That paragraph goes on to say that the work of those agencies has perhaps been underestimated in the past and that due weight should be given to it in future. More support should be given to them with the support of our intelligence agencies. Does not my noble friend agree that that paragraph gives ground for considerable reflection on just how seriously we took the work of Hans Blix and the UN inspectors at the time or how far, rather, we chose to push it to one side because of our own priorities in government?

Baroness Amos: My Lords, I agree with one part of my noble friend's comment, but not with the other. I entirely agree with him about the importance of the UN mechanisms. The Government have always upheld them. However, I must tell my noble friend, with respect to the judgment made about containment, that it was at the time and remains our firm view—indeed, in the light of the paragraph from the Butler report that I cited about the validation of intelligence, it is clear—that containment was not working. Concern was being expressed not just by our Government or by that of the United States but by others around the world about what Saddam Hussein intended to do. In that respect, I do not agree with my noble friend.

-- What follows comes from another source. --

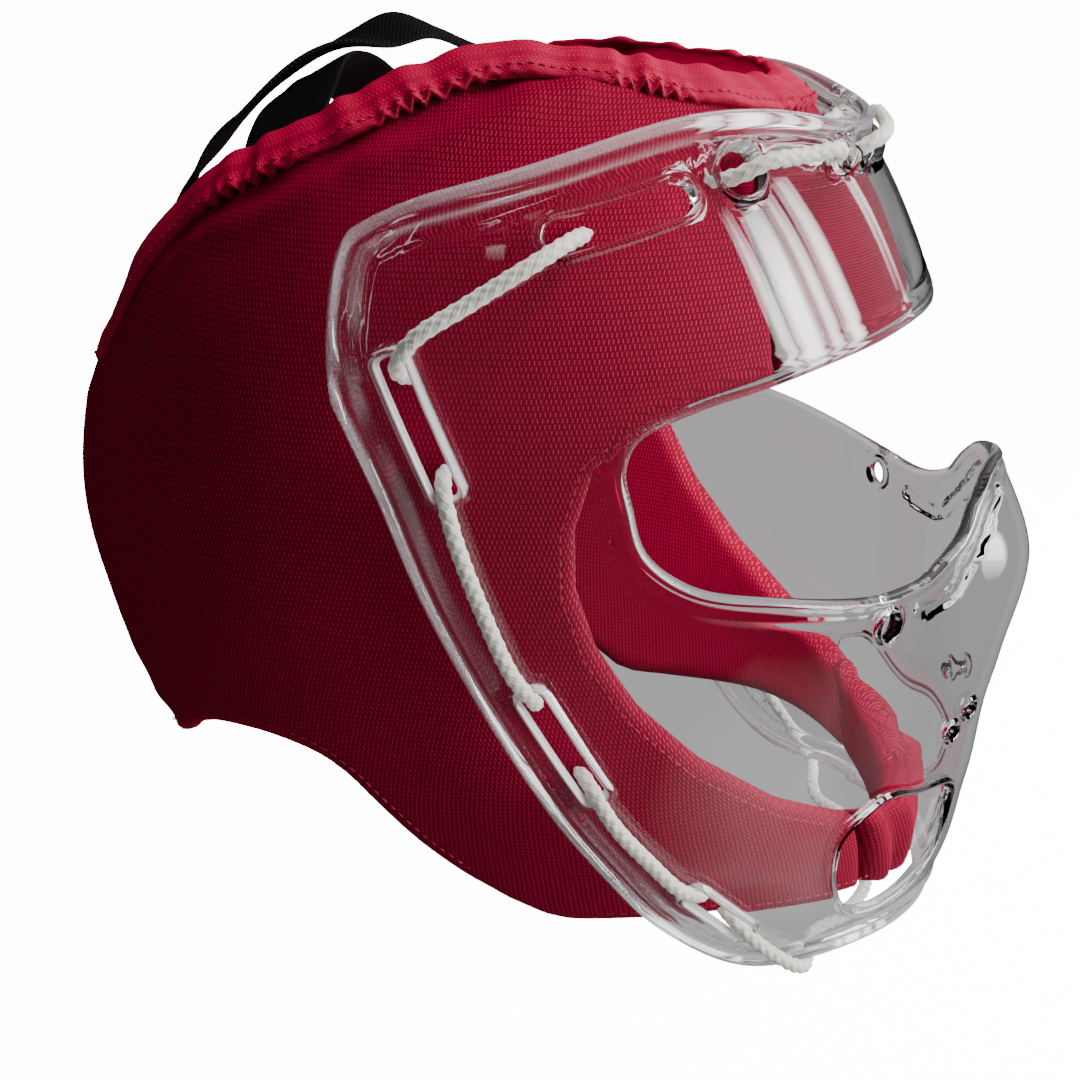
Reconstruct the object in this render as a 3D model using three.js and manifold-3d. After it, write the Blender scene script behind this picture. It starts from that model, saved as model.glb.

Lord King of Bridgwater: My Lords, does not the noble Baroness recognise that her plea for the matter now to be closed will simply not be recognised by the general public, especially because of the limited, restricted terms of reference, to which the noble Lord, Lord Butler, properly stuck? I did not hear a clear answer to my noble friend's question from the Front Bench about whether the Attorney-General would come to make a statement on the matter. The noble Lord, Lord Butler, made clear that he had not pursued that matter; the committee did not consider the question of the legality of the war. Likewise, the role of government was likewise more circumscribed in the terms of reference.

Even given his limited terms of reference, the noble Lord, Lord Butler, found that there were serious failings for which there was collective responsibility. Who takes collective responsibility in this Government?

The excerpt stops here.